▶ **WHAT IS ASKED**
Copy the listing below line for line, starting at its first line and ending with the line that has "floor.visible_diffuse = False" in it. Add nothing.

▶ **DATA SECTION**
┌──
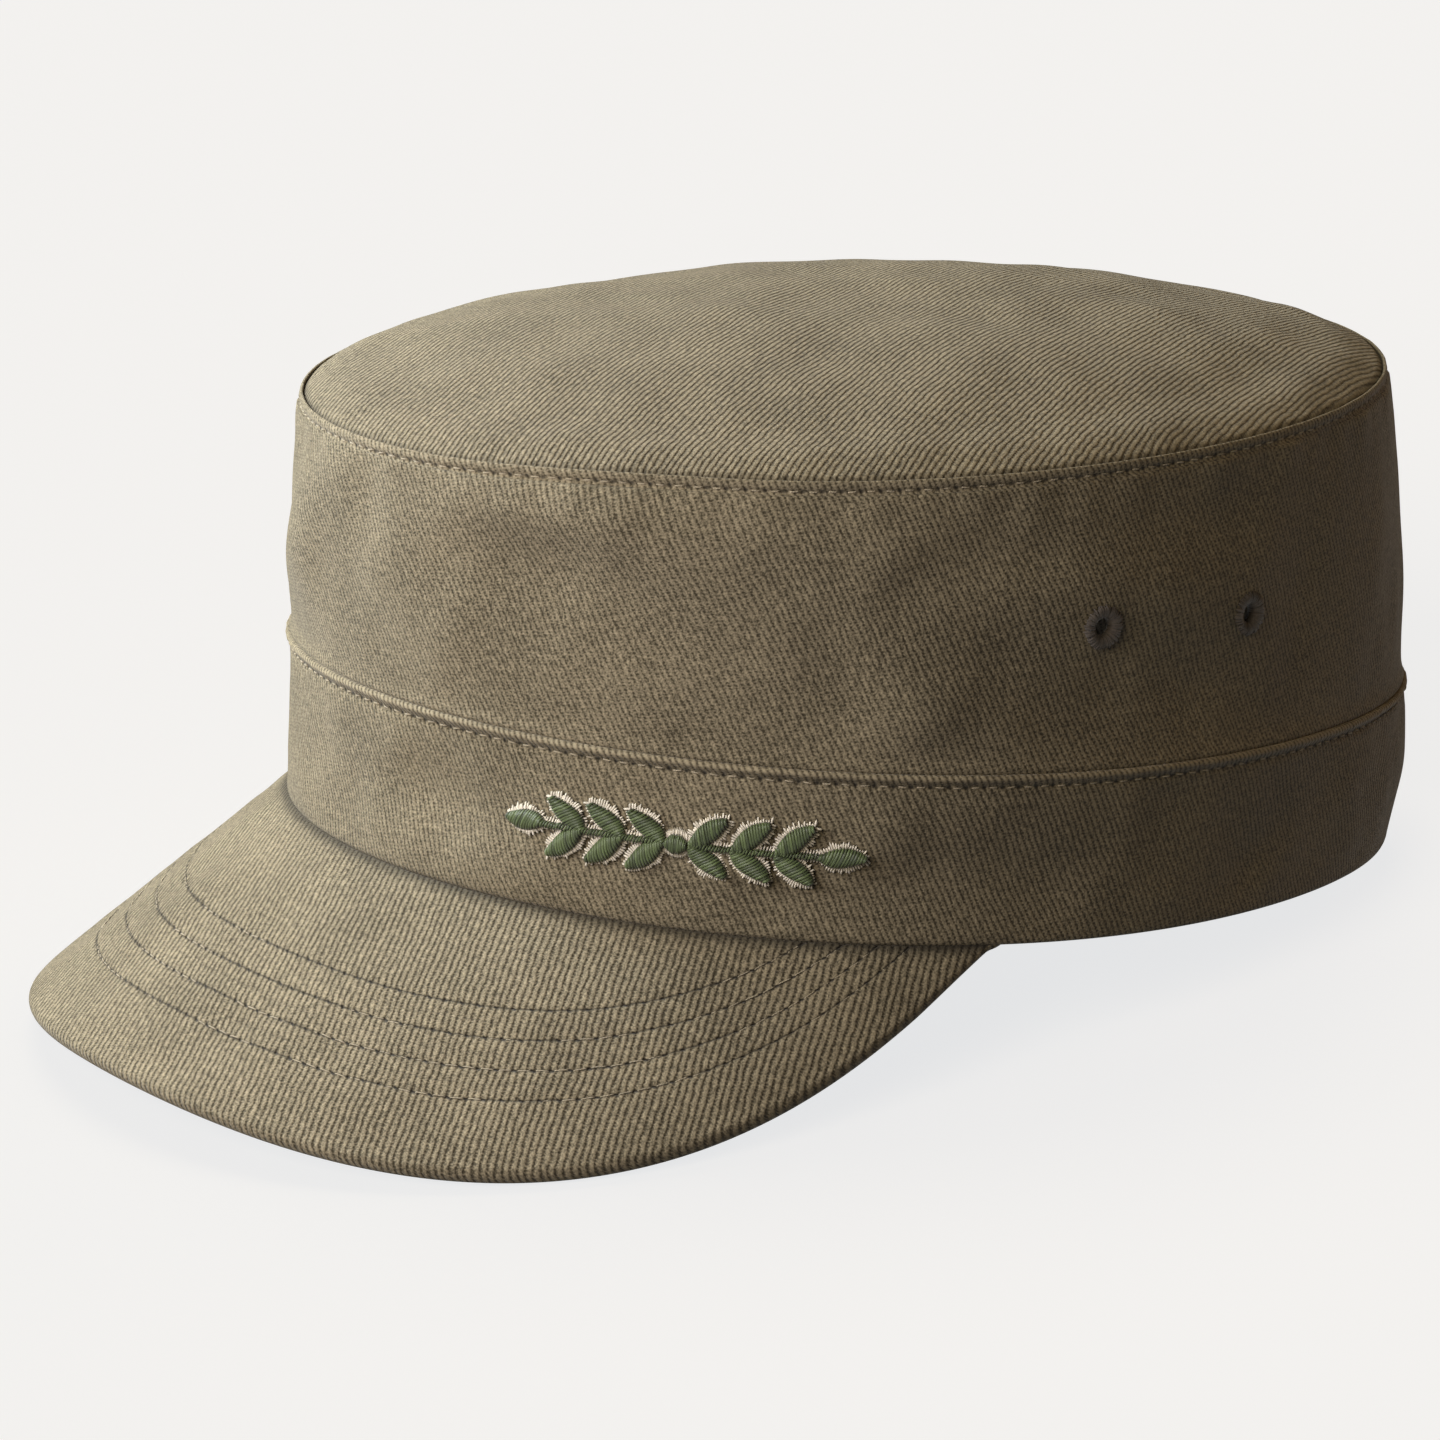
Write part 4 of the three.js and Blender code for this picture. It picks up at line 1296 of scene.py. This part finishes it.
# %% Floor
FLOOR_HALF = 9.0
FLOOR_GAP = 0.0001
floor_mesh = bpy.data.meshes.new("floor")
floor_square = FLOOR_HALF * np.array([(-1, -1), (1, -1), (1, 1), (-1, 1)])
floor_mesh.from_pydata([(x, y, -FLOOR_GAP) for x, y in floor_square], [], [(0, 1, 2, 3)])
floor = bpy.data.objects.new("floor", floor_mesh)
bpy.context.scene.collection.objects.link(floor)
floor_paint, bench = new_bench("floor_paint")
finish_material(
    bench,
    Base_Color=(0.3, 0.3, 0.3, 1.0),
    Roughness=0.9,
    Specular_IOR_Level=0.1,
    Emission_Color=(0.985, 0.995, 1.01, 1.0),
    Emission_Strength=0.78,
)
floor_mesh.materials.append(floor_paint)
floor.visible_diffuse = False

# %% Lights and room
LIT_POINT = Vector((0.0, 0.0, 0.055))
SOFT_BOXES = [
    dict(name="box_left", turn=-115, rise=35, away=0.4, size=0.2, colour=(2.03, 2.2, 2.31)),
    dict(name="box_high", turn=-65, rise=35, away=0.6, size=0.3, colour=(1.7, 1.67, 1.5)),
    dict(name="box_front", turn=-40, rise=25, away=0.35, size=0.2, colour=(0.35, 0.335, 0.416)),
]
WIDE_LAMPS = [
    dict(name="lamp_front", turn=-30, rise=30, angle=35, colour=(1.07, 0.92, 0.7)),
    dict(name="lamp_behind", turn=180, rise=55, angle=35, colour=(0.68, 0.58, 0.4)),
    dict(name="lamp_right", turn=120, rise=20, angle=35, colour=(0.36, 0.21, 0.08)),
]
ROOM_LIGHT = (0.026, 0.021, 0.016, 1.0)
FLOOR_SEEN = 0.885

lit = bpy.data.collections.new("lit")
for piece in bpy.context.scene.objects:
    if piece.type == "MESH" and piece is not floor:
        lit.objects.link(piece)


def lamp(name, kind, toward, away, colour):
    """A lamp away metres from the lit point that faces it, with its power in its brightest channel."""
    data = bpy.data.lights.new(name, kind)
    data.energy = max(colour)
    data.color = [channel / max(colour) for channel in colour]
    light = bpy.data.objects.new(name, data)
    place = Matrix.Translation(LIT_POINT + toward * away)
    light.matrix_world = place @ toward.to_track_quat("Z", "Y").to_matrix().to_4x4()
    bpy.context.scene.collection.objects.link(light)
    return light


for box in SOFT_BOXES:
    toward = turned(CAMERA_AZIMUTH + box["turn"], box["rise"])
    light = lamp(box["name"], "AREA", toward, box["away"], box["colour"])
    light.data.shape = "DISK"
    light.data.size = box["size"]
    light.light_linking.receiver_collection = lit
for wide in WIDE_LAMPS:
    toward = turned(CAMERA_AZIMUTH + wide["turn"], wide["rise"])
    light = lamp(wide["name"], "SUN", toward, 1.0, wide["colour"])
    light.data.angle = math.radians(wide["angle"])
room = bpy.data.worlds.new("room")
bpy.context.scene.world = room
room.use_nodes = True
bench = Bench(room.node_tree)
seen = bench.add("ShaderNodeBackground", None, {"Color": (FLOOR_SEEN,) * 3 + (1.0,), "Strength": 1.0})
felt = bench.add("ShaderNodeBackground", None, {"Color": ROOM_LIGHT, "Strength": 1.0})
ray = bench.add("ShaderNodeLightPath", None, None, "Is Camera Ray")
sky = bench.add("ShaderNodeMixShader", None, {0: ray, 1: felt, 2: seen})
bench.add("ShaderNodeOutputWorld", None, {"Surface": sky})
bpy.context.scene.view_settings.view_transform = "Standard"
└──
▶ **THE REPLY**
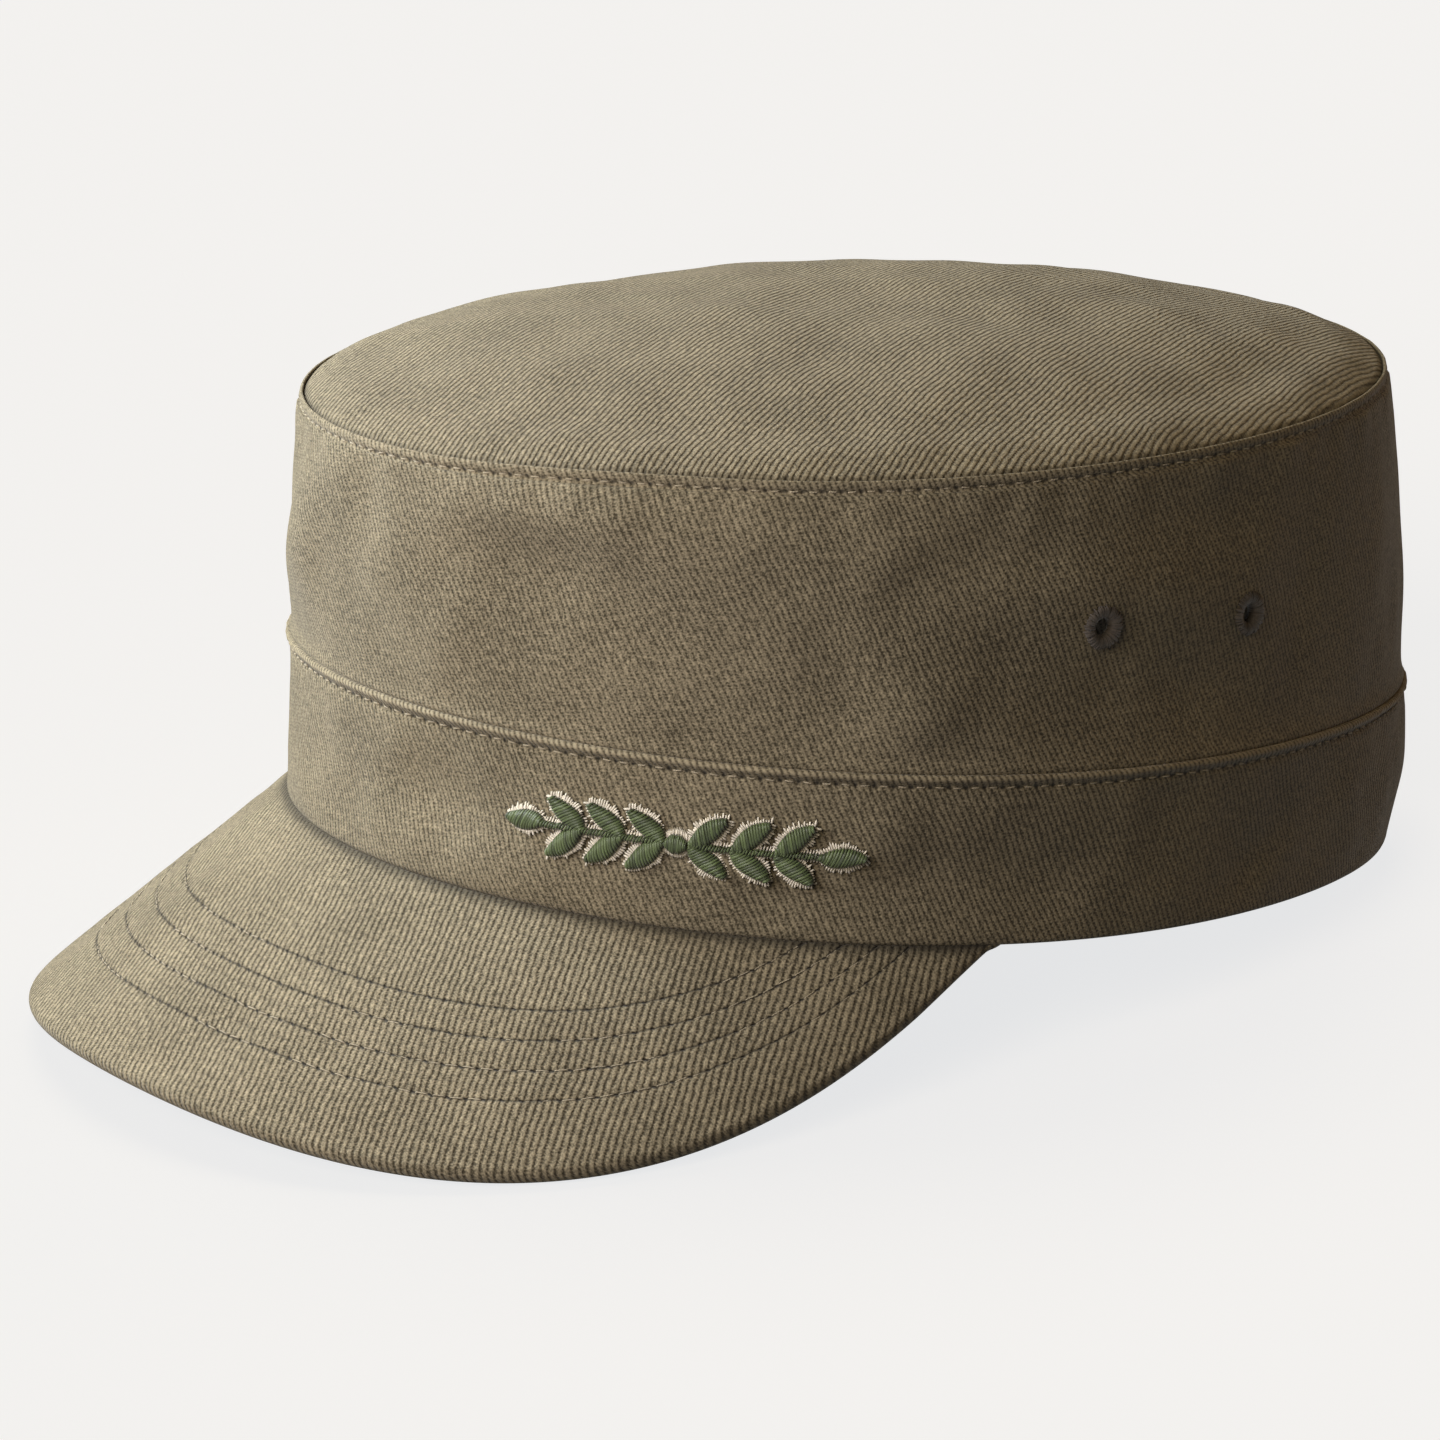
Write part 4 of the three.js and Blender code for this picture. It picks up at line 1296 of scene.py. This part finishes it.
# %% Floor
FLOOR_HALF = 9.0
FLOOR_GAP = 0.0001
floor_mesh = bpy.data.meshes.new("floor")
floor_square = FLOOR_HALF * np.array([(-1, -1), (1, -1), (1, 1), (-1, 1)])
floor_mesh.from_pydata([(x, y, -FLOOR_GAP) for x, y in floor_square], [], [(0, 1, 2, 3)])
floor = bpy.data.objects.new("floor", floor_mesh)
bpy.context.scene.collection.objects.link(floor)
floor_paint, bench = new_bench("floor_paint")
finish_material(
    bench,
    Base_Color=(0.3, 0.3, 0.3, 1.0),
    Roughness=0.9,
    Specular_IOR_Level=0.1,
    Emission_Color=(0.985, 0.995, 1.01, 1.0),
    Emission_Strength=0.78,
)
floor_mesh.materials.append(floor_paint)
floor.visible_diffuse = False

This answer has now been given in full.